A model that credits the deal's revenue entirely to the final marketing interaction before conversion. Last-touch shows what pushed buyers over the line. It tends to over-credit high-intent channels (demo request forms, pricing pages) and ignores earlier nurture activity.

Example: The final touch before conversion was a "request a demo" form fill. Last-touch gives 100% credit to the demo form, even though six months of nurture emails moved the buyer to that point.

Multi-Touch Attribution

Marketing attribution identifies which touchpoints contributed to a conversion and assigns each a credit value. A multi-touch model distributes revenue credit across multiple marketing interactions throughout the buyer journey. Multi-touch is more accurate than single-touch models but harder to implement and explain. Common variants: linear (equal credit to all touches), time-decay (more credit to recent touches), W-shaped (40% first, 40% last, 20% middle), and data-driven (ML-weighted based on actual conversion patterns).

Example: A deal involved 12 touches over 6 months.
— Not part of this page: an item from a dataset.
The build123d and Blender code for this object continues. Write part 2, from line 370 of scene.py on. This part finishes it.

W-shaped attribution gives 40% to the first blog post, 40% to the demo request, and 20% distributed across the 10 middle touches.

Marketing-Sourced Pipeline

Deals where the first contact point was generated by a marketing activity. Pipeline the marketing team initiated, tracked, and handed to sales. This is the metric marketing typically owns in board reporting.
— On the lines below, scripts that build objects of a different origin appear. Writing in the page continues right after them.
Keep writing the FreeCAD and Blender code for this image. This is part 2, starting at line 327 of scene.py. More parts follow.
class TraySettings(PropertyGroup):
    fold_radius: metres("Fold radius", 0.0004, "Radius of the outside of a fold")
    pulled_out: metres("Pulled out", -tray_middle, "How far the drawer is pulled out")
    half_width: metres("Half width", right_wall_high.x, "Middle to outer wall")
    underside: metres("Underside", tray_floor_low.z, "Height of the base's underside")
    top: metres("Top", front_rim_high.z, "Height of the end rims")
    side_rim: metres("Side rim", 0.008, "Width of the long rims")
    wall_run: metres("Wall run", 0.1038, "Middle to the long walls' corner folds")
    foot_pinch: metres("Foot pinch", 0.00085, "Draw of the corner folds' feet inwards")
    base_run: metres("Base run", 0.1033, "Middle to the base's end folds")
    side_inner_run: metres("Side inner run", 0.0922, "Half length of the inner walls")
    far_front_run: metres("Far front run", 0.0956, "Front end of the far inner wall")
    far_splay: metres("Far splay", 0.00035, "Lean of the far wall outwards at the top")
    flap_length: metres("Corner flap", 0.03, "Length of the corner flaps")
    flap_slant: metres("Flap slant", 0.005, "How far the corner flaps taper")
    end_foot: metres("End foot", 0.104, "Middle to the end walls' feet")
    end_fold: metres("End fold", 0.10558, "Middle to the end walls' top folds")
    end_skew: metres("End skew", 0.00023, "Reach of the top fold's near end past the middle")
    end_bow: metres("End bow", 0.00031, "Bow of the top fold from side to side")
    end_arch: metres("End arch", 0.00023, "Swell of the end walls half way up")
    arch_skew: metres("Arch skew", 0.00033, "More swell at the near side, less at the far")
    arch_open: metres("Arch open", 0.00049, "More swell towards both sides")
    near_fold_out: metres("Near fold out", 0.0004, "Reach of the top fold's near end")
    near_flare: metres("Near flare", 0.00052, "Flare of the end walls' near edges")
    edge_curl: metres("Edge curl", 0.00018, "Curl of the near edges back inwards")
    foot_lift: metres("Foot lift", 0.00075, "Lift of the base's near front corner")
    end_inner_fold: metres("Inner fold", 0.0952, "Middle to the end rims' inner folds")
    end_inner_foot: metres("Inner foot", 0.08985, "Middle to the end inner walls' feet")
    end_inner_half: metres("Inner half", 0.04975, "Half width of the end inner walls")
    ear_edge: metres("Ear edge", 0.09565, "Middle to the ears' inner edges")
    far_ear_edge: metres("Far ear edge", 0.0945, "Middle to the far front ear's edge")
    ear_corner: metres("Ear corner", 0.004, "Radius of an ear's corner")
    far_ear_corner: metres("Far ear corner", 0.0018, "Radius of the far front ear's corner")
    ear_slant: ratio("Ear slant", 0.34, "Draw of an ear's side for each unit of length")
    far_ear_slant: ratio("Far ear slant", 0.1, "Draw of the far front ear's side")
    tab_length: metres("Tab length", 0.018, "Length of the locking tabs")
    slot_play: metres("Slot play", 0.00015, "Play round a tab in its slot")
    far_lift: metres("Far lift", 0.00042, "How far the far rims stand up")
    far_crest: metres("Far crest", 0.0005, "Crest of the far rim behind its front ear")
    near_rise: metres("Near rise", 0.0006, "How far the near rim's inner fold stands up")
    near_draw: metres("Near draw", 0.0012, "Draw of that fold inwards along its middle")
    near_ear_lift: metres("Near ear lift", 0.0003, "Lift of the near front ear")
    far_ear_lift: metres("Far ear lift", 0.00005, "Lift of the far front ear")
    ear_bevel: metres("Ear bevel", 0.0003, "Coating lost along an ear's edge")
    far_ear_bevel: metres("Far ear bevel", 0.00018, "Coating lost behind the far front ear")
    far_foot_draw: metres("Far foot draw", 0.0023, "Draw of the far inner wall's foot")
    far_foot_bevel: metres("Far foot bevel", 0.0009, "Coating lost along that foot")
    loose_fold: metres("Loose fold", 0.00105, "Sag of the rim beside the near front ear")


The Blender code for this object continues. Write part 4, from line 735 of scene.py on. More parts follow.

Example: Inbound leads from paid campaigns, organic content, events, and partner referrals that marketing owns in the CRM.

Marketing-Influenced Pipeline

All open or closed deals where a marketing touchpoint existed at any point in the buyer journey, even if marketing didn't source the contact. Marketing-influenced pipeline is almost always larger than marketing-sourced pipeline and often used to show marketing's broader contribution to revenue.

Example: A deal sourced by an outbound SDR cold email, but the buyer had attended a marketing webinar 3 months earlier. Not sourced by marketing, but influenced.

Closed-Loop Reporting

A reporting practice where sales outcomes (won, lost, reason codes) feed back into marketing's campaign and scoring models. Without closed-loop reporting, marketing optimizes for MQL volume without knowing which MQL cohorts actually closed. With it, marketing can trace campaign spend back to revenue. See closed-loop reporting explained for implementation steps.

Example: Marketing sees that MQLs from the "enterprise CFO" content track close at 3x the rate of MQLs from the "generic CRM" content track, and reallocates budget accordingly.


Operations Terms

RevOps: Revenue Operations

Revenue Operations, or RevOps, is the function that manages revenue infrastructure, data, tooling, and process across marketing, sales, and customer success. RevOps owns the systems that connect all three teams: CRM configuration, attribution models, lead routing logic, pipeline reporting, and SLA enforcement. In mature organizations, RevOps is the team that makes alignment operationally real rather than aspirationally stated.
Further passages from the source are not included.